Foto: Paradisoblog
UNA CARTA DESDE TEGUCIGALPA
Por Hernán Antonio Bermúdez
“Ya no
esperamos más de lo que nos ha sido dado”
Mark Strand
“Una carta desde Tegucigalpa” es el título de
un poema incluido en el libro Casi
Invisible del canadiense Mark Strand, fallecido en noviembre del 2014. Allí
el poeta afirma que “En los viejos tiempos, mis pensamientos se encendían como
pequeñas chispas en la casi oscuridad de la conciencia y yo los transcribía”.
Traigo esas líneas a colación tras haber
leído Irreverencias y reverencias de
Rigoberto Paredes, recientemente publicado bajo el sello editorial Paradiso. Se trata de un poemario de
impecable factura, con la calidad poética a que nos tiene acostumbrados dicho
autor.
Pues ciertamente allí pareciera que el poeta
Paredes hubiese “transcrito” sus pensamientos que reverberan como chispas vivas
capaces de enardecer el texto. De la oscuridad, de la inerte indiferencia, extrae
panegíricos ardorosos a poetas, artistas y pensadores (a Darío, a Alfonso
Guillén Zelaya, a Clementina Suárez, a Juan Ramón Molina, a Alejandra Pizarnik,
a Drumond de Andrade, a Holderlin, a Van Gogh, a Cioran, entre otros). Pero si
bien el poeta se deleita en la confección de esos laureles a los integrantes de
su panteón, como buen maestro de la expresión poética, echa a rodar una brutal
vivacidad de epítetos con un estilo infatigablemente animado.
Así, al aludir a las glorias literarias de
Darío en el extranjero, deplora que “todo eso para venir a morir en un catre de
León/entre sábanas puercas, / Chayo y las moscas” (p. 14).
Y es que detrás del “memorial de agravios”,
que es el reverso inevitable de la celebración del talento y la brillantez,
Rigoberto Paredes consigue crear un mundo propio, un lenguaje tan identificable
y peculiar que el lector no puede menos que rendirse ante la idiosincrasia de
esa voz poética.
En Irreverencias
y reverencias el lenguaje literario crea su propio diapasón, su cadencia
irrepetible, con sus sonidos y timbres incanjeables. Sorna, sarcasmo e ironía
son los “compañeros de viaje” consabidos, que el autor maneja con destreza de
espadachín, tal y como lo ha sabido demostrar en libros anteriores.

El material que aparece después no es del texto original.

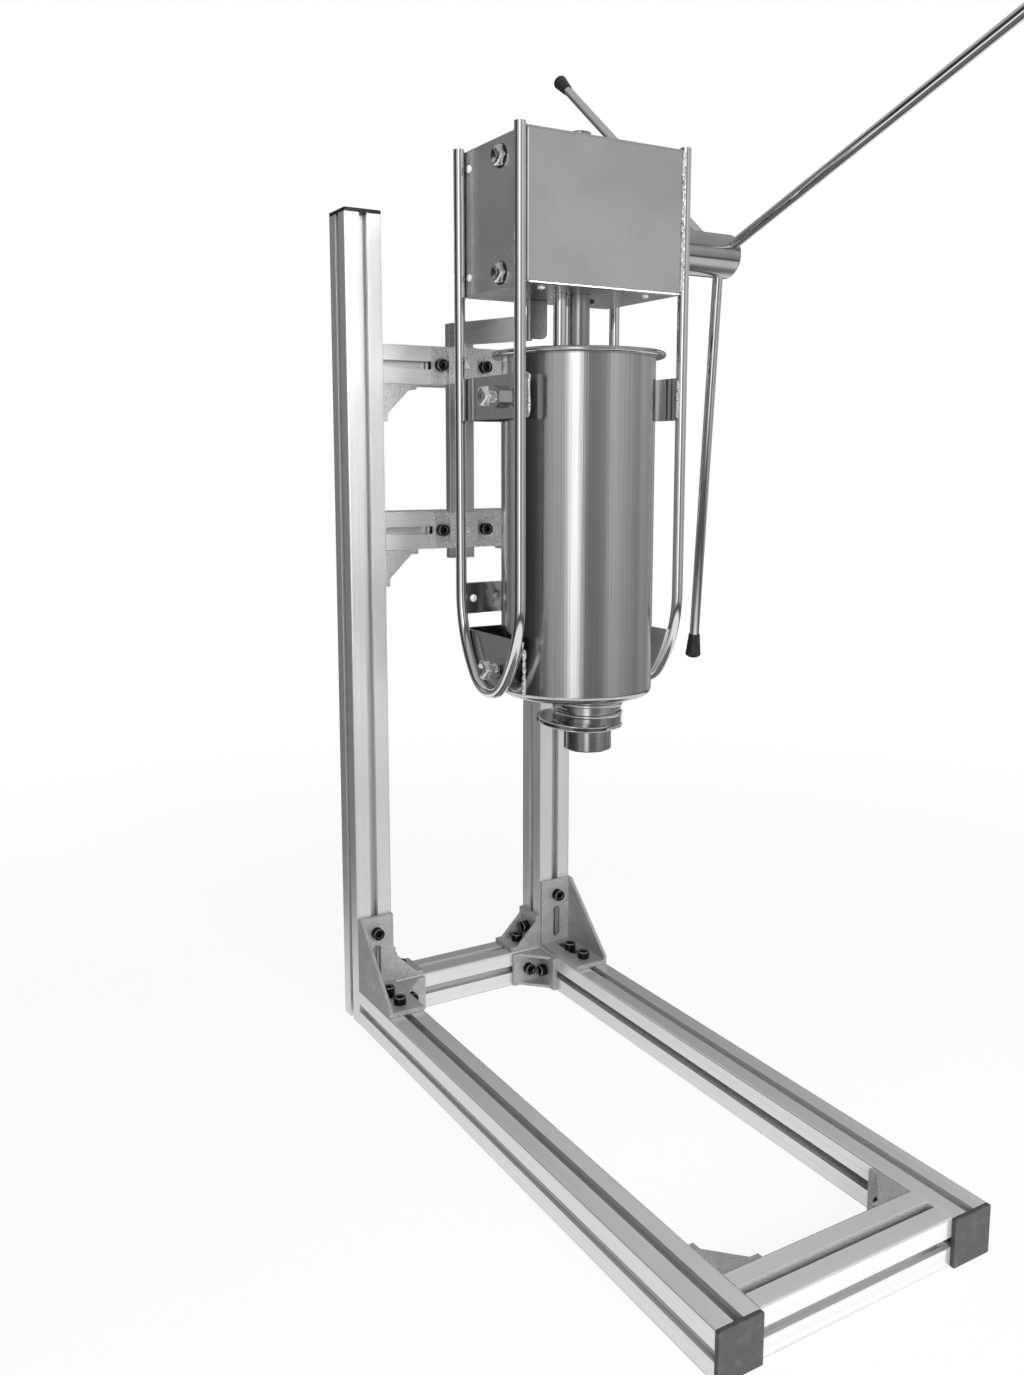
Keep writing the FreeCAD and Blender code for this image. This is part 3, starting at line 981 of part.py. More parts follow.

Pues bien, “perdido/entre los callejones de
Tegucigalpa” (p. 19), “…en estos despeñaderos” (p. 21), “…entre muros de
hojalata” (p. 36), en medio de la infamia, y pese a todo, “¿Quién dijo que un
paisaje estepario/es más inquietante que una mujer semidesnuda?” (p. 55). Y, como siempre, “…ella ciertamente es caso
aparte/con sus piernas cruzadas/y sus pechos a punto de soltar amarras. /Aquí
me quedaré, soñándola despierto, / como un fauno en brama y de malsano juicio”
(p. 55).
La carga erótica impregna el poema, y éste
merced a su propio ímpetu, absorbe al lector y vivifica su experiencia. La
sutileza de significados se condensa en el llamado irresistible del Garden Bar:
“Y cómo no amar lo que se
tiene/por un rato/ en el suelo, en un catre, en caro lecho, / cómo dejar de
hacer, cómo dejarlas/solas, a merced del olvido./Vengan a mí las doncellas del
Garden,/ aquel del farolillo anémico en la entrada.”(p. 49)
En definitiva, larga vida al “arcano deleite
de dos cuerpos” (p. 59), que, en el caso de Irreverencias y reverencias se funda en el privilegio de escribir teniendo
“sentada la belleza en las rodillas” (p. 11).